For instance, a sanded surface coverstock will need to be sanded with grit disks, abralon pads, or sanding pads. Meanwhile, a polished surface will need a polisher. 

When working with a sanded surface coverstock, use the grit to scuff the surface to the roughness you prefer — but watch out that you don’t over-sand because this can negatively affect hook reaction on the lane. As a general rule, use a lower grit with increased pressure for small changes, but a higher grit with less pressure to mimic getting your bowling ball resurfaced. 

Polishing a ball is much easier. Simply smooth the polish over the ball and follow the instructions on the bottle for desired results. 

In most cases, you simply need to put a dime-sized drop of polish on a fresh rag. Then, apply the polish to the bowling ball in a circular motion. 

Let it dry for a while and then use a fresh rag to finish up with another quick dry polish.

3. Bleeding (After Every 30 Games)

Despite regular maintenance with a ball cleaner, the pores of your bowling ball will eventually get clogged up, affecting hook performance and ball reaction. When this happens, you will need to extract the accumulated oil and dirt from your bowling ball, a process called bleeding. 

There are two effective ways to bleed a bowling ball: bathing and baking.


You can perform this cleaning method at home. Simply tape the finger holes of the ball to prevent water from seeping in, then submerge the ball into a bucket or bowl of hot water and dishwashing liquid.  

Let the ball sit in the bucket for 20 minutes. Be careful not to exceed the time limit. 

Remove the ball from the bucket and wipe it clean with a dry rag. 

Repeat the process until you don’t see any more oil rising to the top of the water. Every new bath cycle will require fresh hot water and dish soap.


Baking is a popular method used by experts to bake the oil out of bowling balls. 

As you must have guessed, this method requires you to bake the ball in an oven. However, a regular oven will not suffice because they’re not made for this specific type of baking.

Pro shops have special ovens specifically created to bake bowling balls. These special ovens are capable of maintaining a temperature of 110 degrees, the ideal temperature to bake balls. 

Most ovens also wipe the bowling ball thoroughly as the oil comes out of the microscopic pores. 

You need to take your ball to a pro shop to have it baked unless you have a bowling ball rejuvenator at home, which is basically a mini version of the ovens found in pro shops.

4. Resurfacing (After Every 60 Games)

The pores in your bowling ball don’t only contribute to debris and oil absorption. They are there for beneficial reasons too. 

The pores play an instrumental role in producing friction on the track area of a bowling ball, thereby enabling the ball to hook better and grip the lane properly.   

Resurfacing is a process that requires you to sand down your bowling ball thoroughly.
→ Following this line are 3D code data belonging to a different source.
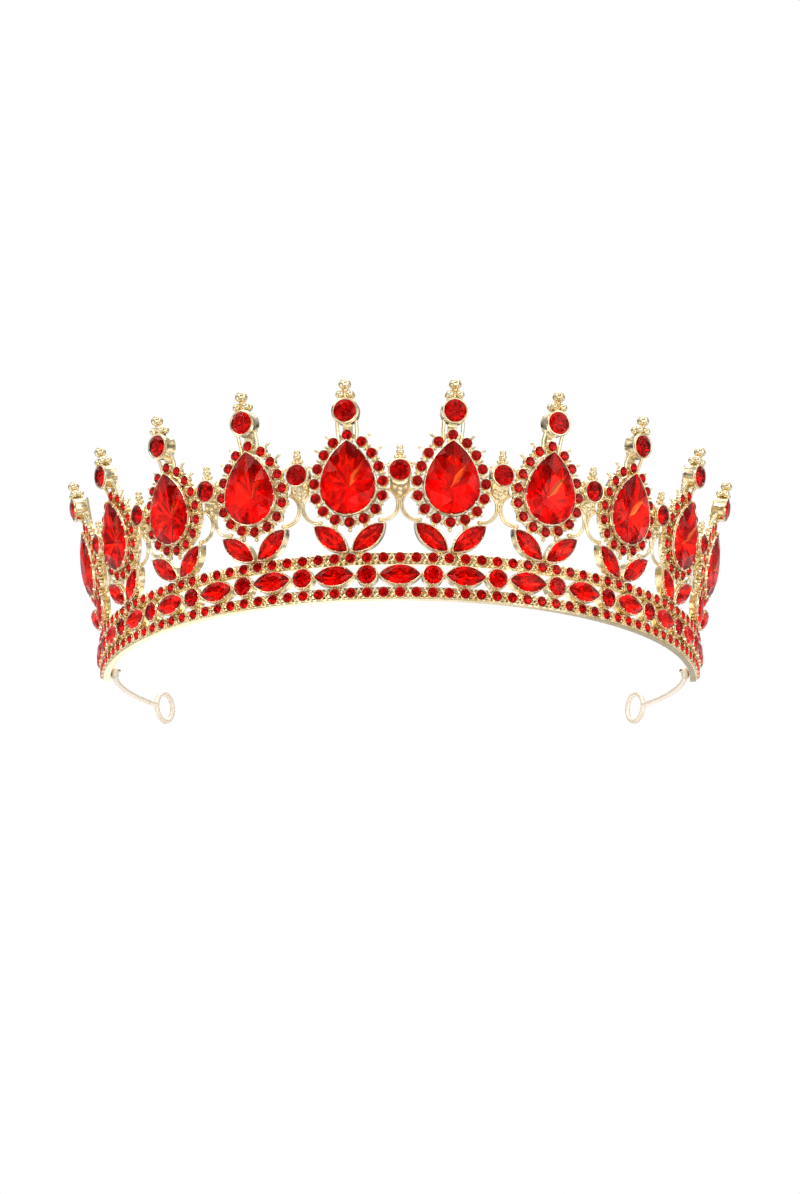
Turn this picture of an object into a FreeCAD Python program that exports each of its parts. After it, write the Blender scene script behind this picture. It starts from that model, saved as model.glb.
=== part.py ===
import FreeCAD, Part
import math
import os
from collections import namedtuple

# An open-backed crown: a jewelled band that covers a little under half a circle, ten peaks with a
# pear stone each, nine links between the peaks, and a wire arm with a ribbon loop at each end.
# Frame: +Z up, origin on the ring's axis in the plane of the band's bottom edge, front toward -Y.
# Lengths are millimetres and angles are degrees. Azimuth runs from the front toward +X.
#
# The settings are built flat, in local axes: u runs along the ring, v runs up the slant of the
# piece from the lower row of stones, and w points straight out of its face.

# ---- driving dimensions ----
RING_RADIUS = 78.0  # from the ring's axis to the face of the lower rail, where v and w are 0
BAND_FLARE = 4.8  # how far the band leans outward
PEAK_FLARE = 12.6  # how far the peaks and links lean outward
PERIOD = 10.94  # angle of one repeat of the band: one marquise and one round stone
REPEATS = 15
STONES_PER_PERIOD = 4  # small stones in each rail
PEAKS = 10
PEAK_SPACING = 1.5  # repeats from one peak to the next

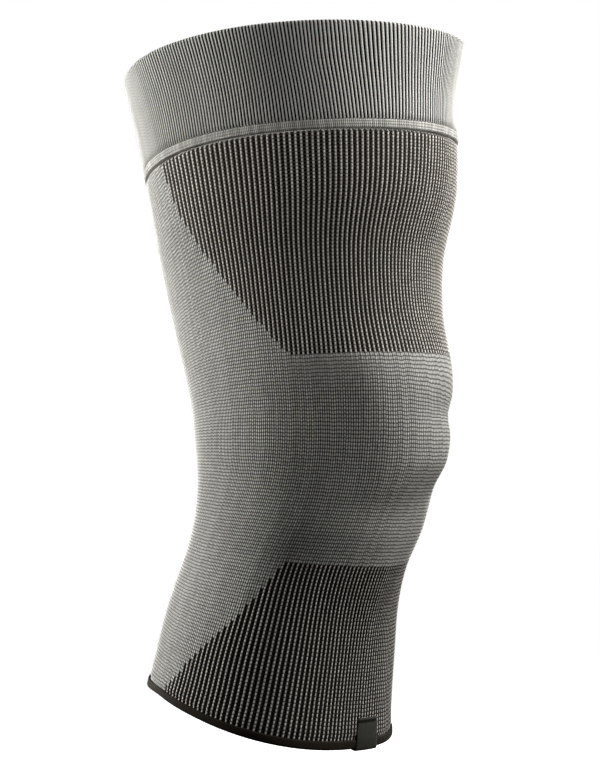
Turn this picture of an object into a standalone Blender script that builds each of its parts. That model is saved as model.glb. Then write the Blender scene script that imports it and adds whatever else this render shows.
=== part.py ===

It involves the recalibration of your ball’s surface to restore the elevated edges on the pores and improve friction on the lane and hook performance.

To bring a “dead ball” to life, you will need to restore the pores and smooth out the ball’s surface.  

Unlike the other stages of bowling ball maintenance, we believe resurfacing a bowling ball should be left to the experts. It can be done at a pro shop for a sum that is well worth the price. 

Final Note

Before you purchase a bowling ball, you should bear in mind the additional costs of maintaining it. Though most of the things you need to do to maintain a bowling ball can be done at home, they still require materials and tools that can be costly over time, especially when you burn through them because of frequent upkeep.

Also, some professional bowling balls are best maintained solely at pro shops. So, only purchase a bowling ball that you can afford to maintain.

Remember that no matter how expensive or expertly-designed a bowling ball is, it will lose its performance if not maintained well enough. Give some love to your bowling balls and they will repay you tenfold on the bowling lane.